Le Venin de Fulci par Anita Strinberg (13 min) :
La cultissime actrice suédoise, s’exprimant dans un français nickel, évoque sa rencontre avec Lucio Fulci mais parle très peu du Venin de la peur, réalisé il y a maintenant 44 ans. L’entretien est agréable et fourmille d’anecdotes pittoresques. Et pour son âge (76 ans) Anita est restée un belle femme. Pour info, l’actrice s’appelait à l’origine Anita Edberg, nom un peu trop proche de l’interprète de la Dolce vita.
Le Venin de Fulci par Jean Sorel (16 min) :
Plus attentif au travail du cinéaste avec qui il ne tourna que deux fois, Jean Sorel se souvient très bien du tournage du Venin de la peur et se livre à une analyse assez pertinente de l’œuvre de Fulci. Il aborde aussi le contexte du cinéma de l’époque qui incitait les acteurs français à mener une carrière en Italie.
On reste assez impressionné par la mémoire vive d’un acteur qui évoque avec beaucoup d’émotions la personnalité complexe de l’auteur de L’enfer des zombies.
Le Venin de la peur par Lionel Grenier (21 mn), Jean-François Rauger (21 min), Olivier Père (26 mn), Christophe Gans (38 mn) et Alain Schlokoff (23 mn)
Pas moins de 5 intervenants se focalisent sur l’une des œuvres charnières du cinéaste. Une manière intelligente de réhabiliter un film complexe, suscitant des interprétations diverses. A ce titre, les analyses les plus pertinentes et passionnantes sont celles de Jean-François Rauger et de Christophe Gans qui se livrent pourtant à deux réflexions antinomiques (mais complémentaires). Alors que le directeur de la programmation de la Cinémathèque voit en Fulci (par rapport à son frère ennemi Dario Argento) un cinéaste instinctif et pulsionnel, l’ex-rédacteur en chef de Starfix insiste sur la dimension réfléchie de l’auteur et particulièrement sur la manière dont il utilise les symboles et références. Pour Gans, la mise en scène d’Argento est primitive et intuitive, liée à son absorption de substances illicites. Alors que Fulci pense ses films comme un vrai auteur. Cette ode inédite du réalisateur de l’Au-delà mérite un sérieux approfondissement. On n’a pas fini d’en parler.

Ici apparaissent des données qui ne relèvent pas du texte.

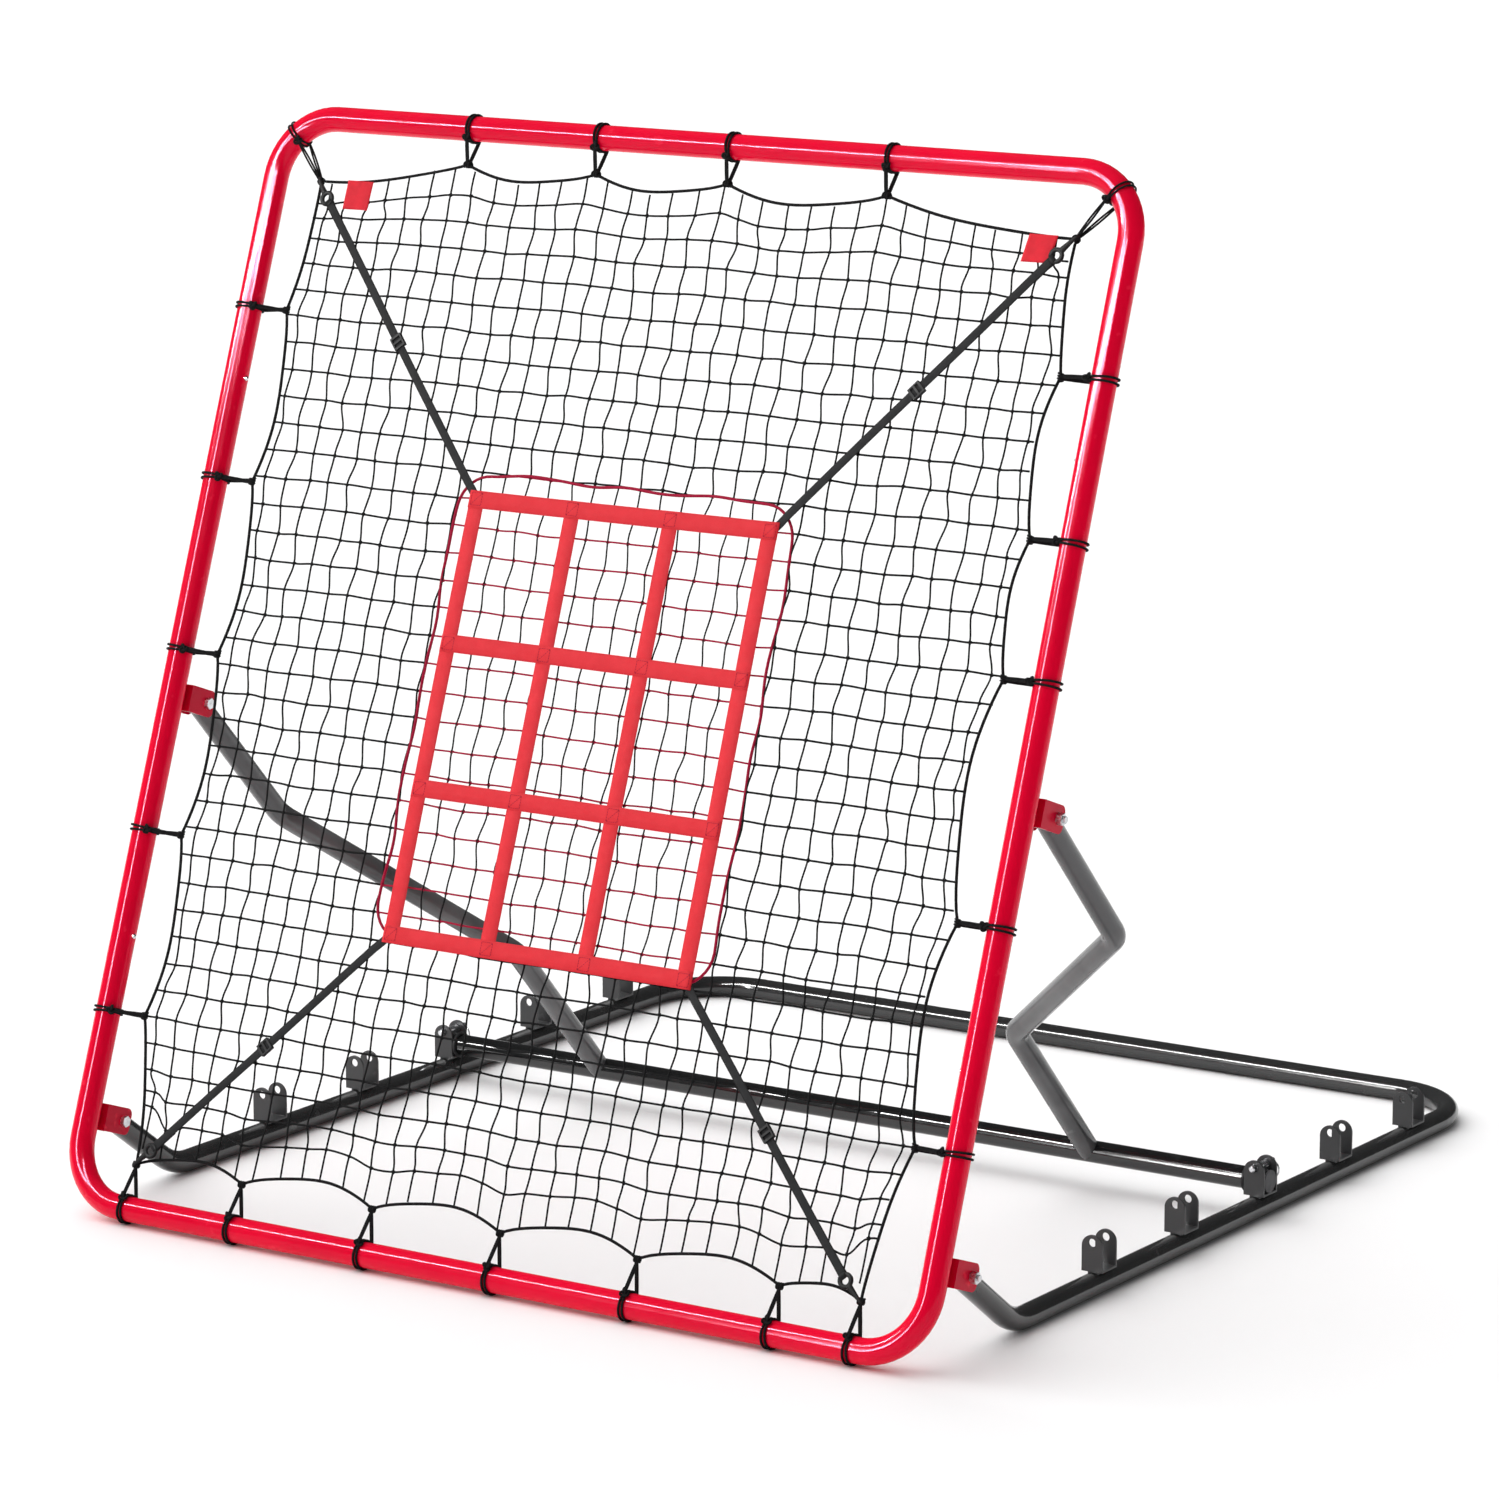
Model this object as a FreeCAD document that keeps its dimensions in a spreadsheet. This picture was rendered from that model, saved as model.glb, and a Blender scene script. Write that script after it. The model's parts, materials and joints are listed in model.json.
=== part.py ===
import FreeCAD, Part
import math
import os

import Sketcher
from FreeCAD import Placement, Rotation, Vector

# Pitching target net: a net strung in a leaning tube frame that hinges on a
# three-sided floor base, held up by a prop stand whose crossbar drops into one
# of five pairs of cradles along the base rails.
#
# Frame of the model: millimetres, +Z up, the target faces -Y, +X to its right.
# The origin is on the floor, at the centre of the object's footprint.
# Everything on the leaning frame is drawn in the frame's own axes and tilted
# as one: local X along the bottom bar, local Y behind the net, local Z up the
# side tubes, from the middle of the bottom bar.

doc = FreeCAD.newDocument("pitching_target_net")
sheet = doc.addObject("Spreadsheet::Sheet", "Sizes")

DRIVING = [
    ("frame_width", 1250, "side tube to side tube, centres"),
    ("frame_height", 1398, "bottom bar to top bar, centres"),
    ("frame_corner", 80, "bend radius of the frame's corners"),
    ("frame_tube", 31.8, "outside diameter, 1 1/4 inch"),
    ("frame_lean", 20, "degrees back from upright"),
    ("frame_lift", 19, "bottom bar's centre above the floor"),
    ("seam_low", 352, "lower seam, up the side tubes"),
    ("seam_high", 1040, "upper seam, up the side tubes"),
    ("plug_length", 70, "reduced end inside the next tube"),
    ("tube_wall", 1.2, "wall of every tube"),
    ("stand_tube", 28.6, "base and prop tube, 1 1/8 inch"),
    ("hinge_low", 107, "lower hinge, up the side tubes"),
    ("hinge_high", 645, "upper hinge, up the side tubes"),
    ("hinge_behind", 52, "hinge axes behind the frame's plane"),
    ("bracket_gap", 29.2, "between a hinge bracket's ears"),
    ("bracket_plate", 3.2, "hinge bracket's plate"),
    ("bracket_tall", 34, "hinge bracket's height"),
    ("bracket_reach", 14, "ear past its hinge axis"),
    ("hinge_bolt", 8, "M8 hinge bolts"),
    ("riser_foot", 205, "where the base turns up to the hinge"),
    ("riser_bend", 90, "bend radius there"),
    ("base_rear", 1405, "rear bar's centre, behind the bottom bar's"),
    ("foot_centre", 700, "middle of the footprint behind the bottom bar's centre"),
    ("base_corner", 115, "bend radius of the rear corners"),
    ("cradle_first", 407, "first pair of cradles"),
    ("cradle_pitch", 199.5, "from one pair to the next"),
    ("cradle_gap", 29.4, "between a cradle's ears"),
    ("cradle_plate", 2.6, "cradle plate"),
    ("cradle_wide", 28.6, "cradle width, along the crossbar"),
    ("cradle_tall", 45.5, "under the floor to the ears' tops"),
    ("cradle_weld", 1.4, "weld neck between rail and cradle"),
    ("pin_hole", 10.5, "holes in the ears"),
    ("lock_pin", 8.5, "lock pin's diameter"),
    ("leg_inset", 246.5, "how far the legs jog inwards"),
    ("leg_jog_from", 243, "first bend, from the upper hinge"),
    ("leg_jog_to", 506, "second bend, from the upper hinge"),
    ("leg_bend", 34, "bend radius of the legs"),
    ("net_side", 58, "net edge to side tube, centres"),
    ("net_top", 45, "net edge to top bar"),
    ("net_foot", 56, "net edge to bottom bar"),
    ("net_thick", 2, "net slab, as thick as its cord"),
    ("rope_wide", 3.4, "border rope"),
    ("zone_width", 453, "strike zone, outside"),
    ("zone_height", 567, "strike zone, outside"),
    ("zone_foot", 378, "strike zone's lower edge above the bottom bar"),
    ("webbing", 22, "width of the zone's webbing"),
    ("strap_wide", 11, "width of the corner straps"),
    ("webbing_thick", 1.8, "webbing's thickness"),
]
for row, (alias, value, note) in enumerate(DRIVING, start=1):
    sheet.set(f"A{row}", alias.replace("_", " "))
    sheet.set(f"B{row}", str(value))
    sheet.setAlias(f"B{row}", alias)
    sheet.set(f"C{row}", note)
doc.recompute()


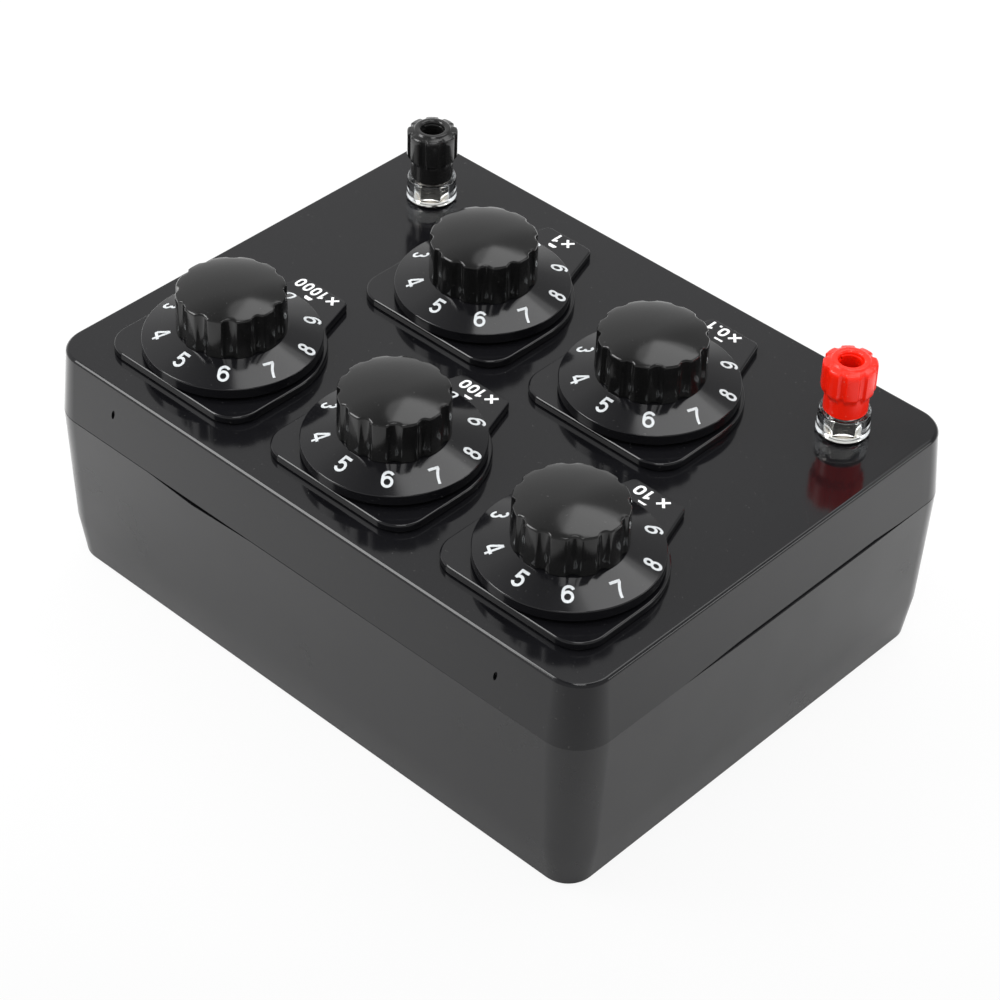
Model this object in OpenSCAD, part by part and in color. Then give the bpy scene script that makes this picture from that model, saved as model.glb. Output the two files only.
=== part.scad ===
// Five-decade resistance box: a moulded case and cover, five rotary decade
// switches under fluted knobs with numbered dials, and two binding posts.
// Millimetres. The origin is under the middle of the case, +Z is up, and the
// user sits on the -Y side, so the dials' pointers are on their -Y side.

/* [Case and cover] */
// Length of the cover's top face, along X
cover_l = 160; // [150:1:200]
// Width of the cover's top face, along Y
cover_w = 121; // [116:1:160]
// Height of the case and cover together
body_h = 59; // [56:1:90]
// Height of the cover's side walls, from its top face to the seam
cover_h = 16; // [12:1:20]
// Lean of the cover's walls, outwards from the top face to the seam
cover_lean = 1.4; // [0.5:0.1:2.5]
// Height of the lower, more tapered band of the case
band_h = 11.6; // [6:0.2:18]
// Lean of the case's walls, inwards from the seam to the band
case_lean = 1.2; // [0.4:0.1:2]
// Lean of the band's walls, inwards down to the bottom edge
band_lean = 1.7; // [0.5:0.1:3]
// Radius of the upright corners at the top face
corner_r = 8; // [6:0.5:12]
// Radius of the edge round the top face
edge_r = 0.8; // [0.4:0.1:1.2]
// Thickness of the walls
wall = 2.6; // [2:0.1:3.2]
// Thickness of the cover's top, which carries the switches and posts
roof = 3; // [2:0.1:4]
// Thickness of the case's bottom
floor_t = 2.6; // [2:0.1:4]
// Gap between the case and the cover at the seam
seam_gap = 0.15; // [0.05:0.05:0.4]
// Height of the lip that locates the cover on the case
lip_h = 3; // [2:0.2:5]
// Thickness of the lip
lip_t = 1.1; // [0.8:0.1:1.4]
// Clearance between the lip and the cover
lip_gap = 0.15; // [0.05:0.05:0.3]

/* [Case screws] */
// Distance from the middle of a corner's round to its screw, along X and Y
screw_inset = 2; // [0:0.5:4]
// Radius of the screw pillars
pillar_r = 4.6; // [4.2:0.2:6]
// Radius of the counterbore under each pillar
counterbore_r = 3.4; // [3.1:0.1:3.8]
// Radius of a screw's head
screw_head_r = 2.9; // [2.5:0.1:3]
// Radius of a screw's shank
screw_r = 1.45; // [1.2:0.05:1.6]
// Height of a screw's head
screw_head_h = 2; // [1.5:0.1:3]
// Length of a screw's shank
screw_l = 20; // [16:1:24]
// Height of the pillar's web, which the screw pulls on, above the bottom
screw_seat = 28; // [18:1:30]
// Height of the joint between a pillar and the cover's boss
pillar_top = 38; // [34:1:40]

/* [Panel layout] */
// Distance between neighbouring dials in a row, along X
dial_pitch = 50.6; // [48:0.1:56]
// Place of the row of three dials, along Y
back_row_y = 33.4; // [31:0.1:34]
// Place of the row of two dials, along Y
front_row_y = -20.6; // [-24:0.1:-19]
// Distance from a binding post to the end of the cover's top face, along X
post_end = 17.4; // [16.5:0.1:20]
// Distance from a binding post to the front of the cover's top face, along Y
post_front = 18.4; // [17.5:0.1:20.5]
// Set of the whole layout off the cover's middle, along X
layout_x = -1; // [-1.5:0.1:1.5]

/* [Plates] */
// Width of a plate, which is also the width of its round half
plate_w = 43; // [42:0.2:45]
// Set of a plate off its shaft, along X
plate_set = 0.5; // [0:0.1:0.8]
// Reach of a plate's square half behind the shaft
plate_back = 19.6; // [19.4:0.2:22]
// Thickness of a plate
plate_t = 2; // [1.5:0.1:3]
// Radius of the square half's corners
plate_corner_r = 7; // [4:0.5:9]
// Reach of the label tab in front of the shaft, on the row of three
tab_reach = 29.4; // [28:0.2:30.4]
// Reach of the label tab in front of the shaft, on the row of two
front_tab_reach = 30.4; // [29:0.2:31.4]
// Width of the label tab at its end, on the row of three
tab_w = 14.2; // [13:0.2:17]
// Width of the label tab where it leaves the round half
tab_root_w = 21.8; // [20:0.2:23]
// Radius of the label tab's corners
tab_corner_r = 1.6; // [0.8:0.2:2]
// Radius of the hollow between the label tab and the round half
tab_hollow_r = 3; // [1:0.5:4]

/* [Dials] */
// Radius of a dial
dial_r = 20.2; // [18:0.1:21]
// Height of a dial's rim
dial_rim_h = 2.6; // [2:0.1:3.5]
// Rise of a dial's slope from its rim to its knob
dial_rise = 2.4; // [1.8:0.1:3.4]
// Gap between a dial and its plate
dial_gap = 0.7; // [0.4:0.1:1.2]
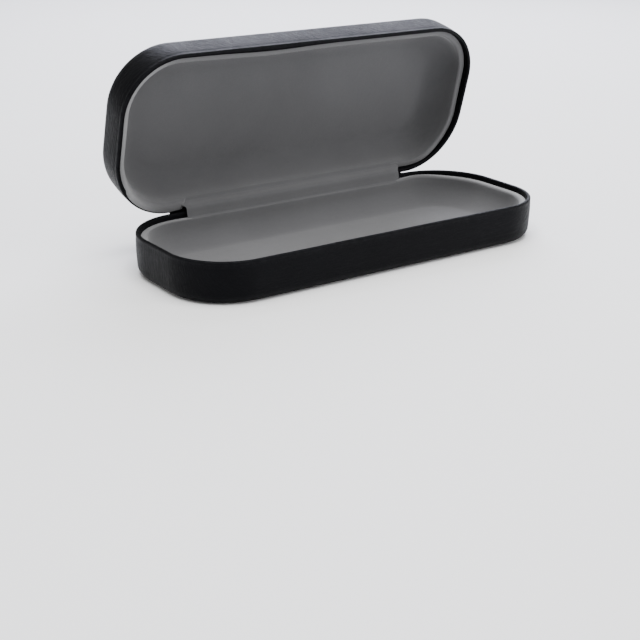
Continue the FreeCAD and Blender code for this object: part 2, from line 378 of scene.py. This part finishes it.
def finish_mesh(name, co, faces, uvs=None, wear_and_lip_light=None, merge=(), flip=False):
    """A closed mesh object in metres, with its flat-sheet coordinates and its edge wear, which on the flock
    trays is painted light on the lips.
    """
    mesh = bpy.data.meshes.new(name)
    mesh.from_pydata((co * MM).tolist(), [], faces)
    if uvs is not None:
        layer = mesh.uv_layers.new(name="sheet")
        corners = np.zeros(len(mesh.loops), dtype=np.int32)
        mesh.loops.foreach_get("vertex_index", corners)
        layer.data.foreach_set("uv", (uvs[corners] * MM).ravel())
    if wear_and_lip_light is not None:
        attribute = mesh.attributes.new("wear_and_lip_light", "FLOAT", "POINT")
        attribute.data.foreach_set("value", wear_and_lip_light.astype(np.float32))
    work = bmesh.new()
    work.from_mesh(mesh)
    work.verts.ensure_lookup_table()
    for group in merge:
        bmesh.ops.remove_doubles(work, verts=[work.verts[i] for i in group], dist=1e-7)
        work.verts.ensure_lookup_table()
    if flip:
        bmesh.ops.reverse_faces(work, faces=work.faces)
    work.to_mesh(mesh)
    work.free()
    mesh.shade_smooth()
    mesh.set_sharp_from_angle(angle=math.radians(SHARP_ANGLE))
    piece = bpy.data.objects.new(name, mesh)
    bpy.context.scene.collection.objects.link(piece)
    return piece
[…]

Il ne faut pas négliger l’intervention de Lionel Grenier, spécialiste de Lucio Fulci (voir son site luciofulci.fr), qui se livre à quelques réflexions très pertinentes. Son érudition et sa passion pour le cinéaste forcent l’admiration. Il est de tous le plus calé sur l’œuvre du cinéaste.
Olivier Père, ex journaliste des Inrock et directeur d’Arte France cinéma, fan de bis depuis longtemps, s’intéresse à la carrière de Fulci qu’il connaît sur le bout des doigts. Enfin, s’il se livre à quelques souvenirs touchants, l’intervention du directeur de L’écran Fantastique, Alain Shclokoff reste assez anecdotique et superficielle. Mais il fut sans doute un des premiers critiques à défendre ses films. Rien que pour ça : chapeau !
Les vies de Lucio Fulci (14 min)
Lionel Grenier revient sur le parcours atypique de l’italien, de ses premiers films (beaucoup de comédies avec Toto) jusqu’à son ultime film, La porte du silence.
Il aborde aussi sa carrière de journaliste et de scénariste, voir d’écrivain.
Le Venin des censeurs (8 min)
Évidemment, on ne peut parler de Fulci sans dire un mot sur la censure et les déboires que le pauvre cinéaste a connu avec elle. Une histoire de désamour constant. Pour info, la scène des chiens causa un scandale. Fulci fut poursuivi en justice et il fallut l’intervention de Carlo Rambaldi pour prouver qu’aucune bête canine ne fut massacrée grâce à une démonstration de ses talents en matières d’effets spéciaux.
Les versions du Venin (3 min)
Stephane Bouyer en l’espace de 3 minutes nous explique de façon très clair et ludique les différences de montage entre les versions italiennes, américaines et françaises. Efficace, rigolo et précis.
Scène supplémentaire : La séquence de Dîner chez les Hammond qui existait néanmoins dans les versions italiennes et françaises.
Génériques alternatifs (5 min) :
Amusant bonus afin de comparer les différents génériques de début et de fin selon les pays.
Le Venin de la peur en mode VHS (95 min) :
Pour les pervers ou les nostalgiques ! Voire les deux à la fois.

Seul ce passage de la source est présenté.